**Source excerpt**:
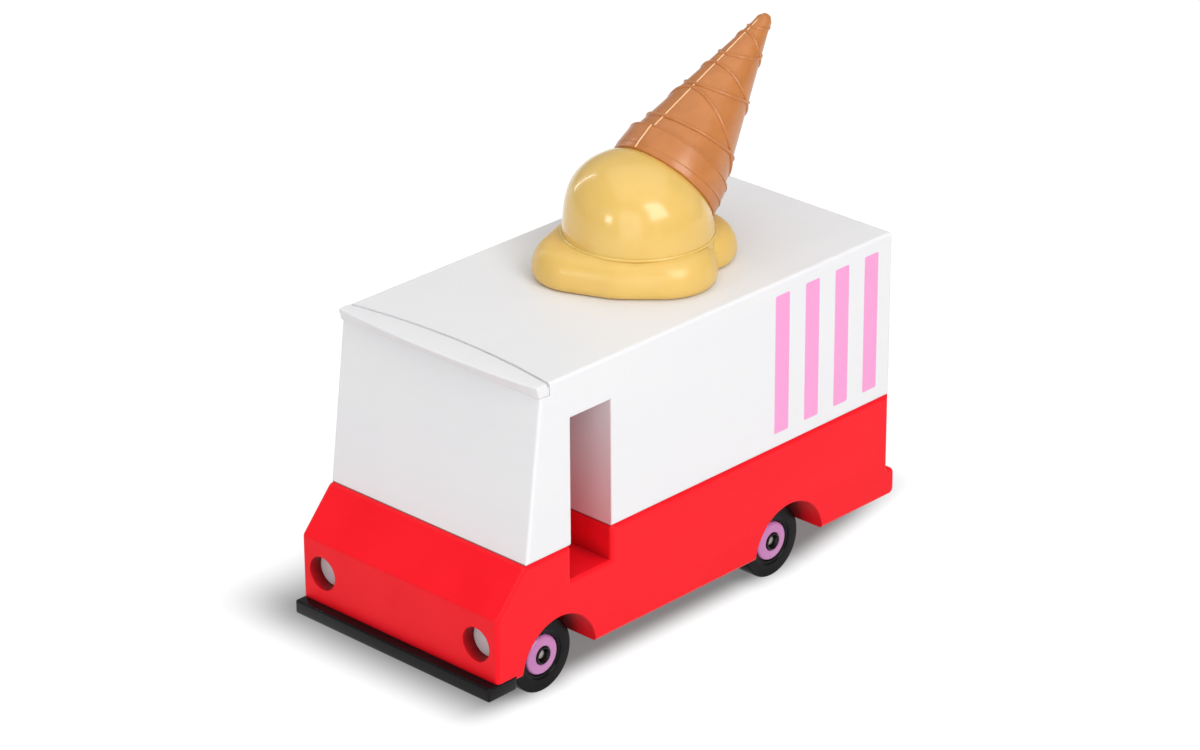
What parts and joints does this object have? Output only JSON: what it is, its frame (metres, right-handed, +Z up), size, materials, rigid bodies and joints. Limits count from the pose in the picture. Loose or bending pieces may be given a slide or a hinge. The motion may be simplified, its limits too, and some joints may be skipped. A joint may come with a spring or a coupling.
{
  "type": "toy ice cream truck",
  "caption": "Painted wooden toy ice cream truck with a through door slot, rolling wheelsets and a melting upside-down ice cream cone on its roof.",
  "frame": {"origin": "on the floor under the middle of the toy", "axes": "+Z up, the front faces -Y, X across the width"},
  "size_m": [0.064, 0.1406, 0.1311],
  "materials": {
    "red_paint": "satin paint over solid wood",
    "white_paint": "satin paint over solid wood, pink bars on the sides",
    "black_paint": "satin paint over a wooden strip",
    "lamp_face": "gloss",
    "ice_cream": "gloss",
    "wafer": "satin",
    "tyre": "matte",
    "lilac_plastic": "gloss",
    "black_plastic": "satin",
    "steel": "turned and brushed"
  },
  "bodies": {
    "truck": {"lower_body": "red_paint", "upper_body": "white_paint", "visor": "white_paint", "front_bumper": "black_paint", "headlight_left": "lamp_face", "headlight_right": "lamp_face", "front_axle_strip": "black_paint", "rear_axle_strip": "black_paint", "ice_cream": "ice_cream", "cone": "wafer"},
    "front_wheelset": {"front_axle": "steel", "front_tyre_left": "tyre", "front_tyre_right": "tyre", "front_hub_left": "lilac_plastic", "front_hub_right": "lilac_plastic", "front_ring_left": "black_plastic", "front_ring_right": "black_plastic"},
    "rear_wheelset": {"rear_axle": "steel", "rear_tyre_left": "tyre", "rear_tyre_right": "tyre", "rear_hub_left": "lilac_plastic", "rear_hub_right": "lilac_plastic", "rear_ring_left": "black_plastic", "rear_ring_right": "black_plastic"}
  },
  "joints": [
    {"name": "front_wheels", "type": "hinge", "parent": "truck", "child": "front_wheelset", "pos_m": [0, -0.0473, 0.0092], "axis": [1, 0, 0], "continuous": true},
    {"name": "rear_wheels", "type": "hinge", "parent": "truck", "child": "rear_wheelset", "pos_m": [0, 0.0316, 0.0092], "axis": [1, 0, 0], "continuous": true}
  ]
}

**Work required**: Of the lines in the material, how many include "hinge"? Respond with the number alone.

**Answer in full**: 3